You couldn’t actually read the whole sentence without any help right now. But you still want to expose yourself to the real language, and learn what the sentence means. You’d still like to know what these Romans had to say about dealing with uppity Germans. But due to i+1, everything on the question side should always be known except for one thing, which is the new piece of information to be learned. So we have to use extensive hints, and in this case, a full translation. Later on you’ll rely less on hints, of course.

But wait, there’s more! Look at all those words in this sentence. You probably don’t know those words. So let’s make word cards:

Anki Cloze Card (question)

And put the dictionary definition on the answer side:

Anki Cloze Card (answer)

(And yes, that’s a different sentence. Consistency, who needs it, amirite?)

With the help of the sentence translation, general context and the full dictionary entry, we can figure out what the word means, most of the time. If not, we just delete the card and move on. Eh, it’s a target-rich environment and there are thousands of unknown words. Volume matters, individual cards don’t. The same goes for thoroughness: just pick some new things. (And old words you still don’t quite know count as new.) Don’t force yourself to learn every single unknown word of every sentence. Just keep incrementing this i. (And please, for the love of all that is awesome, delete boring cards instantly.)

Once you’re more familiar with a word, we move in the opposite direction, and do production cards:

Anki Production

And for variation, we can also use production cards that give the base form of a word and need to be inflected:

Anki Production (base)

These three card types are our bread and butter.4 (Well, nuts and butter, if you’re paleo.) Pick a text you’d actually like to read, not some artificial textbook crap, turn it into sentence cards, add word cards after each sentence so you can do your vocab during your reading, and do your reps every day. That’s it. Come back to me after you’ve done a few thousand of those cards and are still allegedly unable to read Latin. I’ll compensate you with free pictures of at least 3 kittens, I promise.

So now that we know the design of our system and all its components, how do we actually make the cards?

We enter them by hand, every single one of them.

Bwahaha, of course not. What, do we look like we have too much free time? We’re busy with this Catullus dude!

The easiest way to get started is probably to use something LingQ-like. You put in the text, it highlights your unknown words, and you can select which ones you’d like to see on cards later. It’s not quite fully integrated and effortless, but it’s pretty good. So check out LingQ, or one of its two free clones.

Or you’re a hacker and write your own, fully automated tool that generates all cards in advance, because hey, predicting what words you’ll like and in what order you should introduce them isn’t very hard, so maybe our electronic slaves can do it for us.5 And then you just throw in a text, wait a few seconds for all your cards to come out, and you’ll do reps for a few months, undisturbed, until it’s time for a new text.

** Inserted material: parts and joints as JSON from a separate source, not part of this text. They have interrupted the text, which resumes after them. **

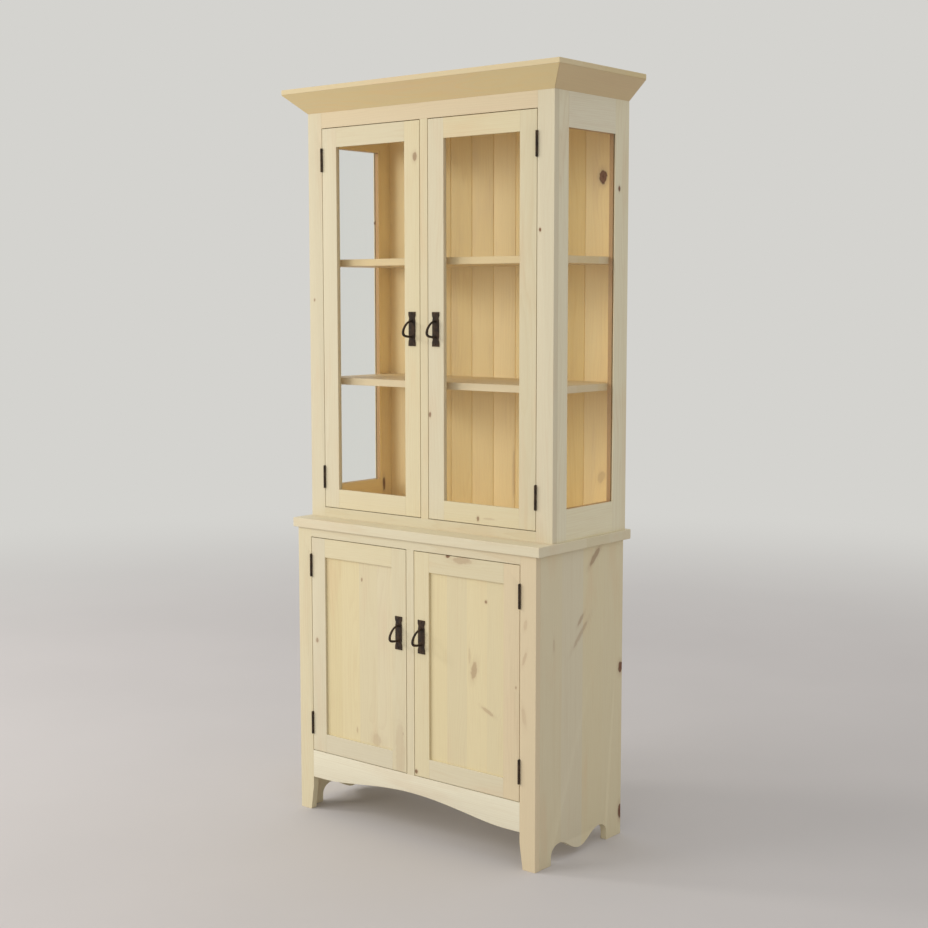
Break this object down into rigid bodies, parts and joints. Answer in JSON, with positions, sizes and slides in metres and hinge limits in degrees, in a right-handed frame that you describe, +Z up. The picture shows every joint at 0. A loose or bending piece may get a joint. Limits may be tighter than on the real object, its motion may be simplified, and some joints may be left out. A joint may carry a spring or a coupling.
{
  "type": "step back cupboard",
  "caption": "Tall wooden step back cupboard: a glazed upper cabinet with side windows and a sloped crown, set back on a deeper base with panelled doors, an arched apron and dark iron hardware.",
  "frame": {"origin": "on the floor, under the middle of the cupboard's overall box", "axes": "+Z up, -Y out of the front, +X to the right as seen from the front"},
  "size_m": [0.954, 0.4457, 2.032],
  "materials": {
    "pale_wood": "satin, pale unstained knotty pine",
    "inside_wood": "satin, warmer pine inside",
    "panel_wood": "satin, knotty pine panels",
    "dark_iron": "matte, near-black forged iron",
    "clear_glass": "clear"
  },
  "bodies": {
    "root": {"base_side_left": "pale_wood", "base_side_right": "pale_wood", "base_left_stile": "pale_wood", "base_right_stile": "pale_wood", "base_top_rail": "pale_wood", "base_centre_stile": "pale_wood", "base_apron": "pale_wood", "base_bottom_board": "pale_wood", "base_shelf": "pale_wood", "base_back": "pale_wood", "waist_board": "pale_wood", "upper_side_frame_left": "pale_wood", "upper_side_frame_right": "pale_wood", "side_pane_left": "clear_glass", "side_pane_right": "clear_glass", "side_glass_stop_left": "inside_wood", "side_glass_stop_right": "inside_wood", "upper_left_stile": "pale_wood", "upper_right_stile": "pale_wood", "upper_bottom_rail": "pale_wood", "upper_top_rail": "pale_wood", "upper_centre_stile": "pale_wood", "upper_bottom_board": "inside_wood", "upper_lower_shelf": "inside_wood", "upper_higher_shelf": "inside_wood", "upper_back": "inside_wood", "crown_front": "pale_wood", "crown_left": "pale_wood", "crown_right": "pale_wood", "crown_cap": "pale_wood", "base_left_door_lower_hinge_frame_leaf": "dark_iron", "base_left_door_higher_hinge_frame_leaf": "dark_iron", "base_right_door_lower_hinge_frame_leaf": "dark_iron", "base_right_door_higher_hinge_frame_leaf": "dark_iron", "upper_left_door_lower_hinge_frame_leaf": "dark_iron", "upper_left_door_higher_hinge_frame_leaf": "dark_iron", "upper_right_door_lower_hinge_frame_leaf": "dark_iron", "upper_right_door_higher_hinge_frame_leaf": "dark_iron"},
    "base_left_door": {"base_left_door_frame": "pale_wood", "base_left_door_panel": "panel_wood", "base_left_door_lower_hinge_door_leaf": "dark_iron", "base_left_door_higher_hinge_door_leaf": "dark_iron", "base_left_door_pull": "dark_iron"},
    "base_right_door": {"base_right_door_frame": "pale_wood", "base_right_door_panel": "panel_wood", "base_right_door_lower_hinge_door_leaf": "dark_iron", "base_right_door_higher_hinge_door_leaf": "dark_iron", "base_right_door_pull": "dark_iron"},
    "upper_left_door": {"upper_left_door_frame": "pale_wood", "upper_left_door_pane": "clear_glass", "upper_left_door_glass_stop": "pale_wood", "upper_left_door_lower_hinge_door_leaf": "dark_iron", "upper_left_door_higher_hinge_door_leaf": "dark_iron", "upper_left_door_pull": "dark_iron"},
    "upper_right_door": {"upper_right_door_frame": "pale_wood", "upper_right_door_pane": "clear_glass", "upper_right_door_glass_stop": "pale_wood", "upper_right_door_lower_hinge_door_leaf": "dark_iron", "upper_right_door_higher_hinge_door_leaf": "dark_iron", "upper_right_door_pull": "dark_iron"}
  },
  "joints": [
    {"name": "base_left_door_hinge", "type": "hinge", "parent": "root", "child": "base_left_door", "pos_m": [-0.369, -0.18525, 0.483], "axis": [0, 0, -1], "range_deg": [0, 170]},
    {"name": "base_right_door_hinge", "type": "hinge", "parent": "root", "child": "base_right_door", "pos_m": [0.369, -0.18525, 0.483], "axis": [0, 0, 1], "range_deg": [0, 170]},
    {"name": "upper_left_door_hinge", "type": "hinge", "parent": "root", "child": "upper_left_door", "pos_m": [-0.372, -0.12425, 1.3965], "axis": [0, 0, -1], "range_deg": [0, 170]},
    {"name": "upper_right_door_hinge", "type": "hinge", "parent": "root", "child": "upper_right_door", "pos_m": [0.372, -0.12425, 1.3965], "axis": [0, 0, 1], "range_deg": [0, 170]}
  ]
}
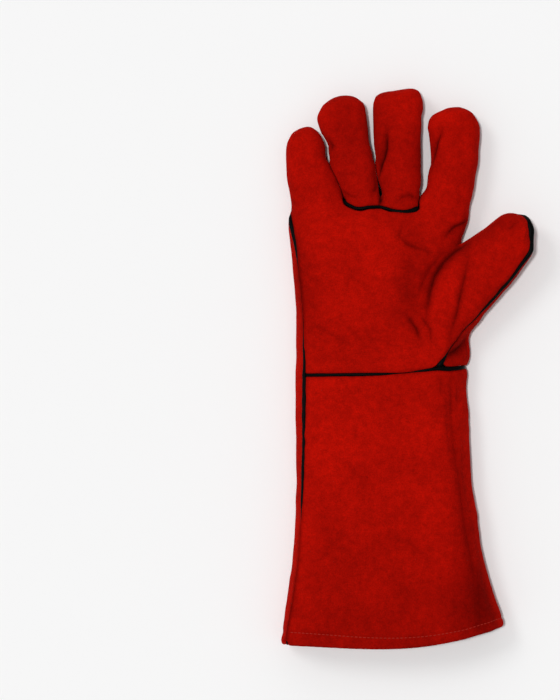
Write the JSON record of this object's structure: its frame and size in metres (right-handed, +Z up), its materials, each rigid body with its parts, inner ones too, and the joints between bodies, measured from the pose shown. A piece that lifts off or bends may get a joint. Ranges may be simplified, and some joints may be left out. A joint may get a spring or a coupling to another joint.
{
  "type": "leather welding gauntlet",
  "caption": "Long suede welding gauntlet for the right hand, with welted seams, set-in finger fronts and a flared cuff with a turned hem.",
  "frame": {"origin": "middle of the gauntlet's outline seen from above, on the surface that it lies on", "axes": "+Y from the cuff to the fingertips, +X towards the thumb, +Z up out of the palm"},
  "size_m": [0.1856, 0.4074, 0.04],
  "materials": {
    "red_suede": "napped split leather, matt",
    "black_welt": "smooth folded strip, satin"
  },
  "bodies": {
    "root": {"back": "red_suede", "palm": "red_suede", "middle_fingers_front": "red_suede", "thumb_back": "red_suede", "cuff_front": "red_suede", "welt_closing": "black_welt", "welt_thumb": "black_welt", "welt_wrist": "black_welt", "welt_finger_base": "black_welt"}
  },
  "joints": []
}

Now go set up your ratchet and feed it words. It’s so easy, children can do it without a system, so why aren’t you kicking their collective asses already?

  1. I recommend Anki, especially the new Anki 2 and AnkiDroid versions. But it’s not too important what kind of SRS you use, as long as you’re comfortable with the tool. Heck, write your own, the core algorithm is literally just a few lines of code. The rest is just fancy interfaces and stuff. I also recommend you use Beeminder to further strengthen your ratchet.

  2. If flaunting your Latin skills does get you laid and no one told me, I’ll be so pissed.

  3. Where do you get the translation? You could use a proper translation, maybe through a bilingual reader, line up the sentences and all that crap, but we’re lazy. So we’ll just use Google Translate. Yes, really.

    Let me generalize this point: if you have the choice between a good but labor-intensive option, and a half-assed but cheap option, you go with the cheap one. Your most important resource is fun. If you run out of fun, it’s over. Deleting 30% of your sentences because the automatic translation sucks and you don’t understand what’s going on? You’ll still do 70%, you’ll still read most of the text, you’ll still be fluent in time. Run out of fun? Game over.

    By the time you have manually entered or corrected even one chapter, I’ll have done hundreds if not thousands of reviews, despite having to delete 10-20% of new cards. If you still think manual design is worth your time, I’m not impressed by your priorities.

  4. There are a few more card types I find useful, though not always for Latin. There’s the reading card, for words with unknown pronunciation:

    Anki Reading

    In case you have access to movies or TV shows, you can use subs2srs to generate fantastic raw material for listening cards:

    Anki Listen

    In this case, I recommend you escalate how much you show. For completely new stuff, play the sound, put on the transcript and the translation. Then as words become more familiar, leave out the translation, and when all words are known, play only the sound.

    And finally, once you have sentences where you already know everything, you can turn them into complete production cards. You only show the sentence / play the sound, and then you look away and repeat the sentence from memory. This forces you to create a mental model of the sentence, and is a great way to effortlessly activate your passive skills. It just looks like this:

    Anki Repeat

    Generally speaking, you cannot say what you do not understand, so production should always follow comprehension. If you’re at all unsure if what you’re saying is right, you probably shouldn’t be speaking, even if you’re just repeating.

  5. Is my card tool user-friendly, well-documented and thoroughly tested? Bwahaha, hells no. Does it work? Sure, most of the time. I’ve done over a thousand cards with it already, and I’m very happy with the results. But it’s very much a “works for me” kind of tool. If you’re a hacker, you can probably get it running on any kind of *nix system with fairly minimal effort, but I don’t have the time to make it actually user-friendly.

    And if you complain how automatic cards are bullshit, you need to use The One True Method Of Efficient Teaching or how back in your days, You Made Cards By Hand Uphill Both Ways And You Liked It, you can suck my 7k+ deck.